• [Given exercise]:
Among the entries below, extract exactly the lines that run from the one with "Continue the Blender" through the one with "the lifting pin.", both ends included.

--- START OF Provided entries ---

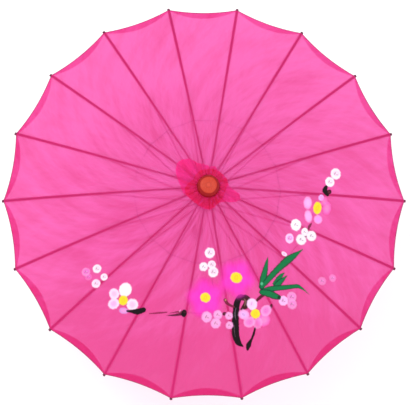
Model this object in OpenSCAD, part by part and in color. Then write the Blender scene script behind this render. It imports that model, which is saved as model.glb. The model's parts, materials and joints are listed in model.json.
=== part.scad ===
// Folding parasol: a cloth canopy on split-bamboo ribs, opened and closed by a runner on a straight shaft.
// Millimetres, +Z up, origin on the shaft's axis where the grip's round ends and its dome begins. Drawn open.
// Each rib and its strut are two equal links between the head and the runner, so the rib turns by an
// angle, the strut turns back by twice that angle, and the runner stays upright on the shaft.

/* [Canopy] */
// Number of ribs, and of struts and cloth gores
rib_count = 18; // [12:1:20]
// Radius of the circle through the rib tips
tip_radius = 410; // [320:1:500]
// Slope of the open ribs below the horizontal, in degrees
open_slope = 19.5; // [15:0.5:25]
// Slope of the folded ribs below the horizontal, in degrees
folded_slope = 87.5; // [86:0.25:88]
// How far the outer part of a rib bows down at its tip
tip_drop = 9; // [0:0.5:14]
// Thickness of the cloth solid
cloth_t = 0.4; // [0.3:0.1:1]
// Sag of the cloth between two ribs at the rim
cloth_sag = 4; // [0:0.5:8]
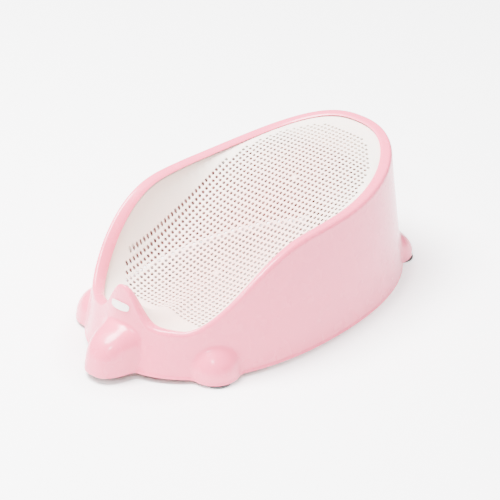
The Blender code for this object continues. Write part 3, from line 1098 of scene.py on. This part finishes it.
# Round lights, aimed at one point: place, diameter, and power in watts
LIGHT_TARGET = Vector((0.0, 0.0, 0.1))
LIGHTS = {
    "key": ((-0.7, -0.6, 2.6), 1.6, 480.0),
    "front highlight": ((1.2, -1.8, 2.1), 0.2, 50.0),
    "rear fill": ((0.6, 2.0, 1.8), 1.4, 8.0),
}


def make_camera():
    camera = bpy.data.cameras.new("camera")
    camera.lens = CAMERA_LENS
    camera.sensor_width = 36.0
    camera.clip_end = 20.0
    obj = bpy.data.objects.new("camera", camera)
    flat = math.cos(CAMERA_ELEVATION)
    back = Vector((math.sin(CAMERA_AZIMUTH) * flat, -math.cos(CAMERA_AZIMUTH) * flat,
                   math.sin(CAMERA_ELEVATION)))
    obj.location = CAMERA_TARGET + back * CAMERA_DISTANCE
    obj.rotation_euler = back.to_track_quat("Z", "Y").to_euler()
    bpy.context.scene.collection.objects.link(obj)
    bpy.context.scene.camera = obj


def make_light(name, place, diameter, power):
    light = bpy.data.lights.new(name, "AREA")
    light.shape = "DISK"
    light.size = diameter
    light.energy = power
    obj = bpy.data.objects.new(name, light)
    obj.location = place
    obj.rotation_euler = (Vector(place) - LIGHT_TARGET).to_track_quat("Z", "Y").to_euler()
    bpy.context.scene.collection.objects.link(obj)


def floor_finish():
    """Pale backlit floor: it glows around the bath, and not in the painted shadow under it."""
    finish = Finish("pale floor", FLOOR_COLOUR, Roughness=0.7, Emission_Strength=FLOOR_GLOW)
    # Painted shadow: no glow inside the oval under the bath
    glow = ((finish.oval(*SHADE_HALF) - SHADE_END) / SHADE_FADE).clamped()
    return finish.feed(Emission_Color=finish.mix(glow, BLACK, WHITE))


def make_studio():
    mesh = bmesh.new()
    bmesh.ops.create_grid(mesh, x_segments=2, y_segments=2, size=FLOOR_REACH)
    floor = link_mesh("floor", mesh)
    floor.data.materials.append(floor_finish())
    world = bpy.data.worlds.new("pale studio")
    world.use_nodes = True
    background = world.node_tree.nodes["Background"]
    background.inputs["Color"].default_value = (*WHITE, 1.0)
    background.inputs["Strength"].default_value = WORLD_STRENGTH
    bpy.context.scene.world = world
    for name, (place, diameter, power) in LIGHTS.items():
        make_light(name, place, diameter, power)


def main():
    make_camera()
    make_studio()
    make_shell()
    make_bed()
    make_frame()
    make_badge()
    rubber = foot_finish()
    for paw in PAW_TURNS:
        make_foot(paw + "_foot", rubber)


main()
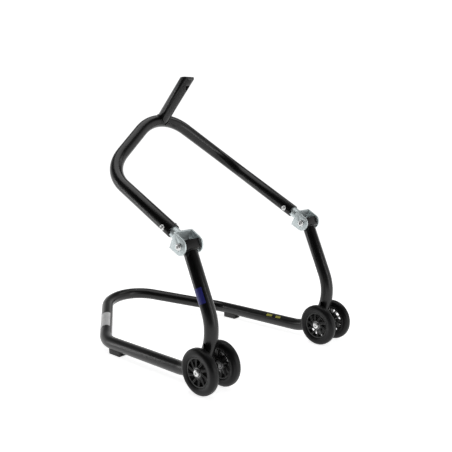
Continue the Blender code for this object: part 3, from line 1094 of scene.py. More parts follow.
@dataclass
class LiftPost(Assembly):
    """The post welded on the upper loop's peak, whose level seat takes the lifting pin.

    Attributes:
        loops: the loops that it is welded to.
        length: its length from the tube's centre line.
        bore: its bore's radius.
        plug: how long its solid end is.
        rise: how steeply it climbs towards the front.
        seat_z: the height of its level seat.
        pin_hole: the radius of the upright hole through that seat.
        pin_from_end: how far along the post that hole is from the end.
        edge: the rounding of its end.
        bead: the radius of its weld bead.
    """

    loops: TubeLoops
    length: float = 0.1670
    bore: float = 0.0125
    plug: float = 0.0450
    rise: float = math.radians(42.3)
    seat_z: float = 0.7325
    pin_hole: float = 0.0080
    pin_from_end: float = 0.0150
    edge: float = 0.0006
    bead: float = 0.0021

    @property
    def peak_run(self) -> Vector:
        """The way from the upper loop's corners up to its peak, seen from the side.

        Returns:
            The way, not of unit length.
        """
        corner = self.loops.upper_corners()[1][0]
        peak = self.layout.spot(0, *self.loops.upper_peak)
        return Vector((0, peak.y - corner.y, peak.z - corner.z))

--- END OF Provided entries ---

• [Answer in full]:
Continue the Blender code for this object: part 3, from line 1094 of scene.py. More parts follow.
@dataclass
class LiftPost(Assembly):
    """The post welded on the upper loop's peak, whose level seat takes the lifting pin.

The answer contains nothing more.